The Post neglected to point out that Senator Lindsey Graham, a Republican often cited on budget issues, is apparently badly confused about the basics of the budget. A Post piece quoted Graham as saying:
"This offer doesn’t remotely deal with entitlement reform in a way to save Medicare, Medicaid and Social Security from imminent bankruptcy."
This statement is absurd on its face. Medicaid is paid out of general revenue, it makes no more sense to say that Medicaid faces bankruptcy than to say that the Commerce Department faces bankruptcy. While the same is true of Medicare Part B and Part D, the Hospital Insurance portion of the program (Part A) is funded by a trust fund with a designated revenue source that is first projected to face a shortfall in 2024. If the projections prove correct, at that point it would lack sufficient revenue to pay full benefits.
While this would be a problem, it is worth noting that, contrary to the criticisms made by Graham in the piece, President Obama's reforms have extended the projected solvency of the program from 2016 to 2024. They have also eliminated more than two-thirds of the projected 75-year shortfall.

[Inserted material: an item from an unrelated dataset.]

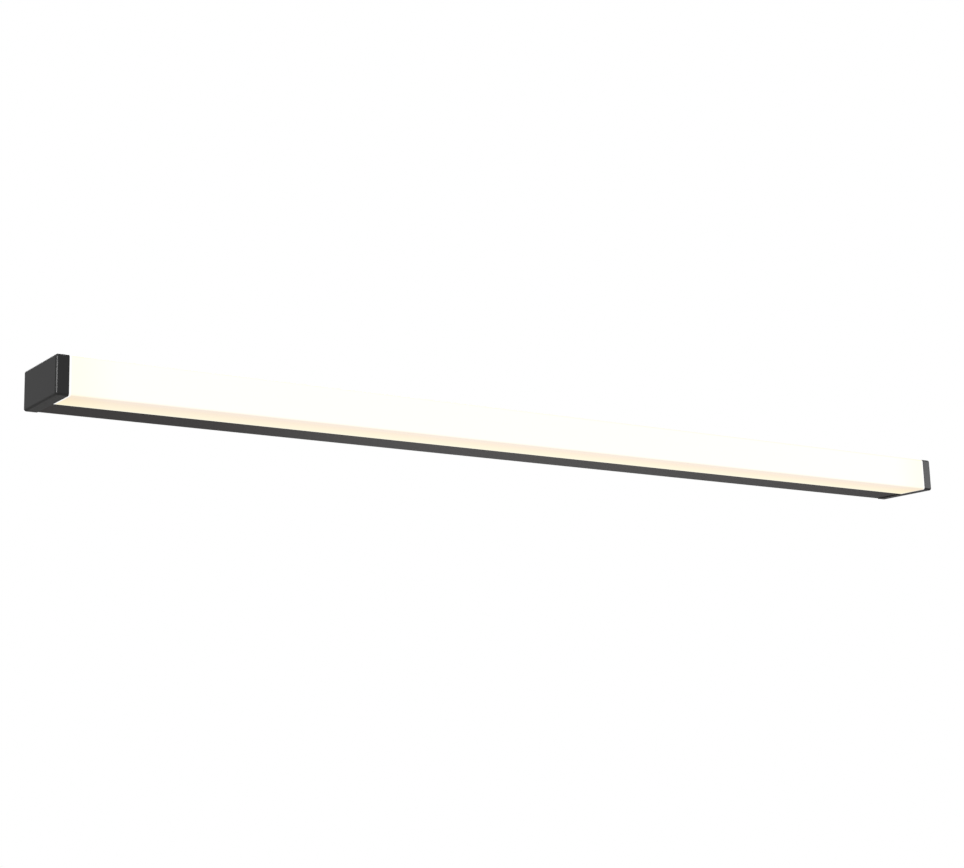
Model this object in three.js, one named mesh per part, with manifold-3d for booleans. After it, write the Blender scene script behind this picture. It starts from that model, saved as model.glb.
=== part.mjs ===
// A 1.2 m wall light bar: a black aluminium channel with a lit opal cover and two moulded end caps.
// The body hangs on a steel bracket and is held there by two clamp screws in its top edge.
//
// Millimetres. +X runs along the bar to the right, -Y points out of the wall towards the room and +Z up.
// The origin is the middle of the bracket's back, where it meets the wall.

import * as THREE from "three";
import { mergeVertices } from "three/addons/utils/BufferGeometryUtils.js";
import Module from "manifold-3d";

const wasm = await Module();
wasm.setup();

// ---------------------------------------------------------------- driving dimensions

// Overall size
const length = 1200;
const height = 40;
const depth = 84;

// Clearances
const gap = 0.3; // between pieces that rest on each other
const screwClearance = 0.3; // round a screw's shank
const wallClearance = 0.4; // the body stops short of the wall, so that only the bracket bears on it

// End caps
const capWidth = 13.3;
const capFillet = 2.5; // rounding round the outer face
const capCorner = 2.6; // corners of the outline
const capFace = 3; // thickness of the outer face
const capRim = 4.6; // width of the rim that meets the body
const capJoint = 0.4; // between the rim and the ends of the body
const gasketInset = 1.5;
const gasketWidth = 1.8;
const gasketThickness = 1.5;
const tongueLength = 26; // the cap's fixing tongue inside the body
const tongueThickness = 3;
const tongueSideGap = 1.95;
const ribThickness = 2;
const ribDepth = 18;

// Housing, an extruded channel
const housingDepth = 43; // from the wall to the joint with the cover
const housingRecess = 1.15; // below the cap's outline
const flangeThickness = 2.4;
const webThickness = 2;
const webSetback = 5; // from the flange's front edge to the web
const hookGrooveDepth = 1;

// Diffuser, an extruded opal cover that snaps into the housing
const diffuserRecess = 0.4; // below the outline of the caps
const diffuserWall = 2;
const diffuserCorner = 2.5;
const diffuserInnerCorner = 0.8;
const hookThickness = 1.6;
const hookBarb = 0.7;
const hookBarbLength = 1.6;

// Wall bracket, bent from steel strip
const bracketThickness = 1.5;
const bracketFlange = 7;
const bracketEndMargin = 50; // from the end of the bar
const bracketSideGap = 3.2; // to the housing's flanges
const lugEndMargin = 150;
const lugWidth = 22;
const lugDepth = 18;
const lugThickness = 2.5;
const lugClearance = 0.5; // under the housing's flange
const wallSlotWidth = 5.2;
const wallSlotLength = 14;
const outerSlotMargin = 100;
const innerSlotMargin = 300;

// Screws that hold pieces to the housing's web
const largeScrew = { shank: 2, head: 3.5, headHeight: 2.4 }; // M4, for the end caps and the earth
const smallScrew = { shank: 1.75, head: 3.3, headHeight: 2.2 }; // 3.5 mm, for the driver and terminal block
const boardScrew = { shank: 1.5, head: 2.75, headHeight: 1.7 }; // M3
const capScrewInset = 12; // from the tip of the cap's tongue
const capScrewEdge = 7.5; // from the tongue's edges

// Clamp screws, M4 with a low head
const clampScrew = { shank: 2, head: 3.9, headHeight: 1.85 };
const clampLength = 9;
const clampSetback = 9; // from the wall to the screw
const clampPocketDepth = 1.1;

// Light engine
const boardCount = 4;
const boardHalfHeight = 10;
const boardThickness = 1.6;
const boardEndMargin = 20.7;
const centreGap = 4; // between the two middle boards
const feedGap = 16; // between a middle and an outer board
const ledPitch = 14;
const ledLength = 3.5;
const ledHeight = 2.8;
const ledThickness = 0.7;
const boardScrewInset = 30;
const boardScrewDrop = 6;
const linkOverlap = 8;
const linkRise = [3, 9];
const linkThickness = 4;
const linkWaist = 1.5;
const feedConnectorLength = 10;
const feedConnectorDrop = [2.5, 9.5];
const feedConnectorThickness = 6;

// Driver
const driverLength = 200;
const driverDepth = 20.8;
const driverSideGap = 1.45;
const driverWall = 1.8;
const driverEar = 10;
const driverFeedDistance = 30; // from the driver's case to the hole in the web

// Mains terminal block
const terminalLength = 24;
const terminalDepth = 15;
const terminalSideGap = 2.5;
const terminalWall = 0.9; // round each pole
const terminalFoot = 9;
const terminalFootThickness = 3;
const terminalDriverDistance = 94;
const poleScrew = 1.8;
const poleScrewDepth = 1.5; // below the block's face

// Leads
const mainsLead = 1.3;
const dcLead = 0.9;
const dcLeadPitch = 2.8;
const entryClearance = 0.4;
const clampBoreClearance = 0.6; // round a lead in its brass clamp

// Earth connection
const earthDistance = 60; // from the terminal block to the earth screw
const ringRadius = 4.2;
const ringThickness = 0.8;
const barrelClearance = 0.3; // round the lead
const barrelWall = 0.4;
const barrelLength = 7;

// Bushings
const bushingBore = 4.5;
const bushingNeck = 7.7;
const bushingFlange = 10;
const bushingFlangeThickness = 1.5;
const bushingDistance = 46; // from the terminal block to the cable entry
const feedBore = 3.1;
const feedNeck = 4.2;
const feedFlange = 6;

// ---------------------------------------------------------------- planes and stations

const halfLength = length / 2;
const halfHeight = height / 2;
const bodyBack = -wallClearance;
const capInner = halfLength - capWidth;
const bodyEnd = capInner - capJoint;

const flangeOuter = halfHeight - housingRecess;
const flangeInner = flangeOuter - flangeThickness;
const webFront = -(housingDepth - webSetback);
const webBack = webFront + webThickness;
const fixingPlane = webBack + gap; // where pieces rest on the web's back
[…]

In the case of Social Security, the projections from the Congressional Budget Office show that the program can pay all scheduled benefits through the year 2035 with no changes whatsoever. Even after that date it would be able to pay close to 80 percent of scheduled benefits for the rest of the century, leaving future beneficiaries with benefits that considerably exceed those of current retirees.
The Post should have pointed out that what Graham asserted was nonsense, since many readers may not have recognized this fact. Actually, this astounding gaffe should have been the focus of the piece, since Graham is often treated by the media as an expert on the budget. It is probably worth noting that Graham typically presents views on the budget that are similar to the Post's editors.